Well, I'd rather not have other uses for peeking data. In fact, I need
to check if this interface needs to be CAP_SYSADMIN; I'm pretty sure
that ioctl() ignores file permissions and write-only file permissions
(used by /usr/bin/write to send messages to other users) should not
allow tty reads.

Ok, so we want to defend against parallel operations in case not
all tty users are currently stopped by ptrace (such as when unrelated
tasks are potentially reading or writing to either end and were not
specified for dumping)?

In that case, I think just write trylocking the termios rwsem should
prevent any parallel i/o, at least for the N_TTY line discipline.

This should only interfere with processes not being dumped because
ptrace signalling should have ejected any process to be dumped out
of their i/o loops (readers or writers).


Also, I think we should further limit the interface based on what is
supported currently; IOW, check that the driver is either pty or vt,
assert that the line discipline is N_TTY at both ends, etc.

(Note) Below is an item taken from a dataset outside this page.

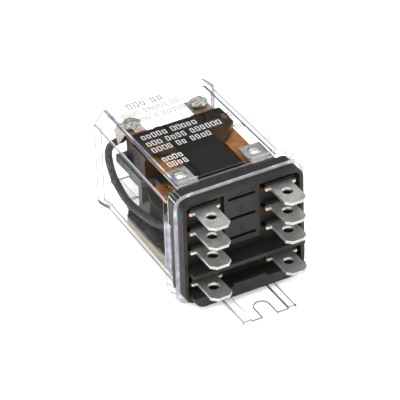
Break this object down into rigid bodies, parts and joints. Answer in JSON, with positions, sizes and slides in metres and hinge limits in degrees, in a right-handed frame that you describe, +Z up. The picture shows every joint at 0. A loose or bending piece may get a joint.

>> Assuming the other pty end is halted, this ioctl would also need to
>> wait for the input kworker to stop:
> 
> Yes, thanks!
> 
>>
>> --- >% ---
>> diff --git a/drivers/tty/tty_buffer.c b/drivers/tty/tty_buffer.c
>> index a946e49..744cb87 100644
>> --- a/drivers/tty/tty_buffer.c
>> +++ b/drivers/tty/tty_buffer.c
>> @@ -614,3 +614,8 @@ bool tty_buffer_cancel_work(struct tty_port *port)
>>  {
>>  	return cancel_work_sync(&port->buf.work);
>>  }
>> +
>> +void tty_buffer_flush_work(struct tty_port *port)
>> +{
>> +	flush_work(&port->buf.work);
>> +}
>> diff --git a/include/linux/tty.h b/include/linux/tty.h
>> index bf1bcdb..a541132 100644
>> --- a/include/linux/tty.h
>> +++ b/include/linux/tty.h
>> @@ -480,6 +480,7 @@ extern void tty_buffer_init(struct tty_port *port);
>>  extern void tty_buffer_set_lock_subclass(struct tty_port *port);
>>  extern bool tty_buffer_restart_work(struct tty_port *port);
>>  extern bool tty_buffer_cancel_work(struct tty_port *port);
>> +extern void tty_buffer_flush_work(struct tty_port *port);
>>  extern speed_t tty_termios_baud_rate(struct ktermios *termios);
>>  extern speed_t tty_termios_input_baud_rate(struct ktermios *termios);
>>  extern void tty_termios_encode_baud_rate(struct ktermios *termios,
>>
>> 	tty_buffer_flush_work(tty->port);
>>
>>> +	retval = read_cnt(ldata);
>>> +	if (retval) {
>>> +		const unsigned char *from = read_buf_addr(ldata, ldata->read_tail);
>>> +		if (copy_to_user(buf, from, retval))
>>> +			retval = -EFAULT;
>>> +	}
>>> +	up_read(&tty->termios_rwsem);
>>> +	mutex_unlock(&ldata->atomic_read_lock);
>>> +	return retval;
>>> +}
>>> +
>>>  static int n_tty_ioctl(struct tty_struct *tty, struct file *file,
>>>  		       unsigned int cmd, unsigned long arg)
>>>  {
>>> @@ -2437,6 +2457,8 @@ static int n_tty_ioctl(struct tty_struct
>>>  			retval = read_cnt(ldata);
>>>  		up_write(&tty->termios_rwsem);
>>>  		return put_user(retval, (unsigned int __user *) arg);
>>> +	case TIOCPEEKRAW:
>>
>> As with the function name, the ioctl symbol is redundant; simply TIOCPEEK
>> is ok.
> 
> OK
>